Make a cross cut in an onion and put it into a sauce-pan with one ounce of butter; when browned, take it out and add a little flour to the butter. Mix and put in one quart of boiled peas, sprinkling them with salt and allspice. As soon as they have taken up the butter pour in a cupful of stock to finish the cooking, and serve.
Peas ‘all’ Inglese.’
Boil the peas in salted water with a bunch of parsley, drain when done. Just before serving turn them into the dish adding a few slices of fresh butter.
Pea Omelette.
Boil one quart of shelled peas in salted water for fifteen minutes, then strain and keep them hot while preparing the omelette. Beat up four eggs, and add four tablespoonfuls of hot water, three-quarters of an ounce of fresh butter, and three or four drops of onion juice.

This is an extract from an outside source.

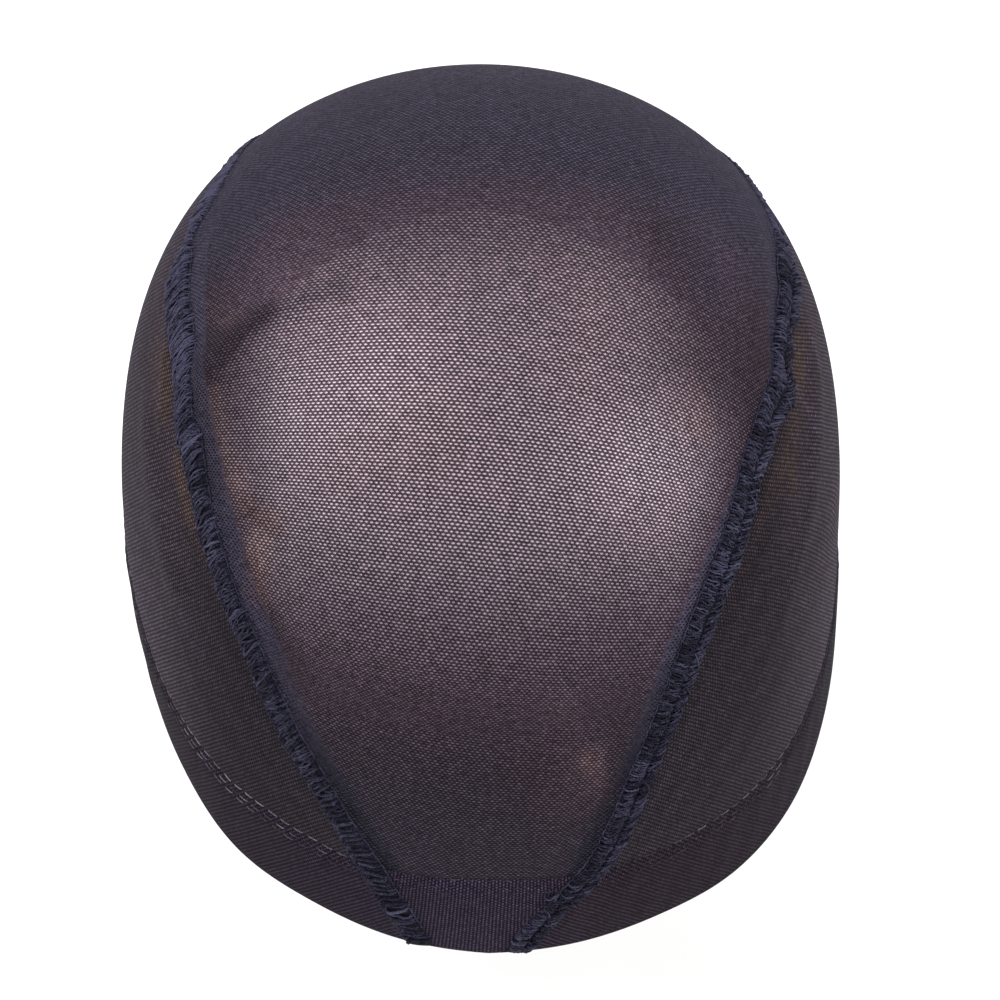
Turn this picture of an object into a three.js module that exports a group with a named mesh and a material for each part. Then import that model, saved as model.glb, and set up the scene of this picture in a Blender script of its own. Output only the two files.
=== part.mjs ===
// Wig cap: a stretchy net dome of three panels with overlocked seams and a folded hem, kept in its worn form.
// Units are millimetres. +Z is up, +Y is the back, -Y is the front and +X is the wearer's left.
// The origin is the inside of the crown at its highest point.
import * as THREE from "three";

// Dome that the worn cap follows, measured from its widest level
const HALF_WIDTH = 75;
const BACK_LENGTH = 98;
const FRONT_LENGTH = 94;
const CROWN_HEIGHT = 83.3;
const LOWER_DEPTH = 112;
// How far the dome leaves a plain ellipsoid: the front narrows, the sides are full and the nape is undercut
const FOREHEAD_NARROWING = 0.16;
const UPPER_FULLNESS = 0.21;
const LOWER_FULLNESS = 0.33;
const NAPE_UNDERCUT = 0.03;

// Cloth
const PANEL_THICKNESS = 1.0;
const HEM_THICKNESS = 1.8;
const HEM_WIDTH = 25;
const HEM_FOLD_ROUNDING = 0.5;
const HEM_FOLD_LENGTH = 1.25;
const SEAM_GAP = 0.36;
const HEM_GAP = 0.36;

// Overlocked seam ridge
const RIDGE_WIDTH = 6.0;
const RIDGE_HEIGHT = 1.7;
const RIDGE_CLEARANCE = 0.3;
const RIDGE_RISE_LENGTH = 9;
const RIDGE_END_INSET = 0.6;
// Share of the rise that lies below the hem's top line
const RIDGE_RISE_LEAD = 0.75;

// Length left off each pointed end of a side panel, as a share of its seam
const SIDE_TIP_INSET = 0.006;

// Lower edge of the hem. turn is degrees from the back, edges are degrees above the widest level,
// flares are how far the edge stands out from the dome, as shares of HEM_WIDTH
const HEM_EDGE = [
  { turn: 0, leftEdge: -36.0, rightEdge: -36.0, leftFlare: 0.072, rightFlare: 0.072 },
  { turn: 15, leftEdge: -34.5, rightEdge: -35.8, leftFlare: 0.032, rightFlare: 0.064 },
  { turn: 30, leftEdge: -31.5, rightEdge: -35.0, leftFlare: 0.008, rightFlare: 0.06 },
  { turn: 45, leftEdge: -28.0, rightEdge: -34.0, leftFlare: 0.024, rightFlare: 0.096 },
  { turn: 60, leftEdge: -22.5, rightEdge: -31.0, leftFlare: -0.032, rightFlare: 0.096 },
  { turn: 75, leftEdge: -17.0, rightEdge: -26.0, leftFlare: -0.064, rightFlare: 0.064 },
  { turn: 90, leftEdge: -14.0, rightEdge: -20.0, leftFlare: -0.064, rightFlare: 0.056 },
  { turn: 120, leftEdge: -5.0, rightEdge: -7.0, leftFlare: -0.024, rightFlare: 0.024 },
  { turn: 150, leftEdge: 5.0, rightEdge: 4.0, leftFlare: 0, rightFlare: 0 },
  { turn: 168, leftEdge: 8.4, rightEdge: 8.1, leftFlare: 0, rightFlare: 0 },
  { turn: 180, leftEdge: 8.8, rightEdge: 8.8, leftFlare: 0, rightFlare: 0 },
];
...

Then put four ounces of butter into a frying-pan, brown it well and put in the eggs. Stir over a brisk fire till the eggs have set, then tilt the pan so that the butter passes under the omelette, and sprinkle with salt and pepper. Put two spoonfuls of the boiled peas into the middle of the omelette, turn one half of it over the peas, and put it on a very hot dish. Add a spoonful of Butter sauce to the rest of the peas and put them round the omelette. Serve up very hot.
Pease-pudding.
Melt two ounces of fresh butter in a sauce-pan, when browned put in one quart of shelled peas, add salt to taste, and mix for three minutes. Then moisten with strong stock (for maigre use fish soup) and add a little cinnamon and allspice. When the peas are soft to the touch rub them through a sieve. Meanwhile cook two ounces of butter in a sauce-pan, put in the purée of peas, stir, and add a tablespoonful of flour, and then (stirring all the time) two pounded maccaroons, and three yolks of eggs. Take the peas off the fire and let them cool before mixing lightly with them three whites of eggs well beaten up. Butter a shape, put in the peas, and cook in a Bain-marie with fire above and below.
Peas in their Pods.
Take two pounds of very young peas in their pods and boil them in an earthen pot in salted boiling water for about half an hour. When cooked put them into a hot dish and pour sauce ‘Alla Panna’ over them (see Sauces, p. [125]), or melted butter, salt, and pepper. Serve hot.